Com a ajuda de Isabelle, Hugo consegue a última peça que faltava para consertar o autômato, e a mensagem desenhada é a clássica imagem do filme “Le Voyage dans la Lune”, de 1902, por Georges Méliès, do foguete que aterrissou no olho da lua – o primeiro filme que o pai de Hugo Cabret viu e que despertou a sua paixão por cinema. E, naquele momento, o filme se transforma lindamente em um tributo à história do cinema e a Georges Méliès, conforme as crianças passam a investigar o passado do “Papa Georges” e, com isso, descobrem que antes de ele ter uma loja de brinquedos na estação, ele fazia sonhos… Georges Méliès começou sua carreira como mágico, mas assim que ele conheceu a invenção dos Irmãos Lumière, ele sabia que precisava se dedicar àquilo.

A importância de Georges Méliès para o cinema é inegável.
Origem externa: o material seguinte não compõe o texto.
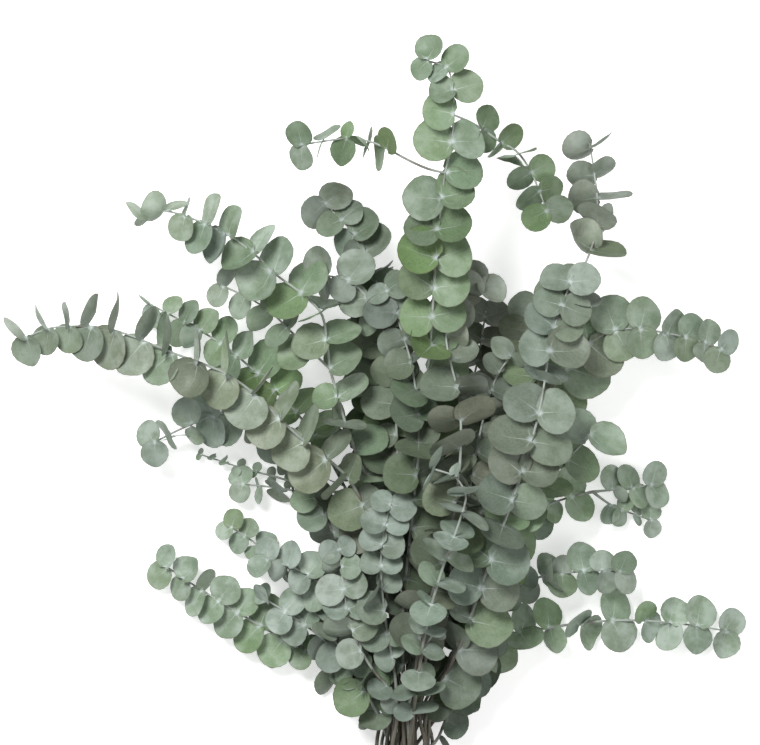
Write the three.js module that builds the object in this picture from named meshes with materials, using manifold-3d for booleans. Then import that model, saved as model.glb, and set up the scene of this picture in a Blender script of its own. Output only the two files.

Ele viu o cinema como um meio de dar vida aos sonhos, foi pioneiro em vários sentidos, e produziu mais de 500 filmes que foram marcantes para uma geração e quase todos perdidos nos anos da Primeira Guerra Mundial – até que o trabalho de Méliès voltasse a ser lembrado, valorizado e resgatado… não por completo, mas muitos dos filmes foram recuperados (atualmente, quase 200 filmes de Méliès sobrevivem). “A Invenção de Hugo Cabret” se dedica justamente a essa fase da vida de Georges Méliès e mescla história e ficção nessa romantização da recuperação do seu trabalho (de fato ele foi afetado por essa perda e foi trabalhar em uma loja de brinquedos em uma estação), culminando no seu merecido reconhecimento.

O filme “A Invenção de Hugo Cabret”, assim como o livro original de Brian Selznick, é MARAVILHOSO e eu o amo de todo o meu coração. É tanto encantador acompanhar Hugo Cabret, torcer por ele e ficar feliz quando ele encontra uma família e um lar, quanto é fascinante conhecer um pouco mais de Georges Méliès, do seu trabalho e da história do cinema, algo que amamos tanto e que nos faz tão bem. O filme tem um tom introspectivo, com um quê de melancolia, mas uma mensagem de amor e de esperança que acabam por torná-lo aconchegante – e terminamos de coração aquecido. Para mim, é um filme obrigatório a todos os amantes da arte do cinema, e que deve ser apreciado como a obra de arte e a homenagem que ele é.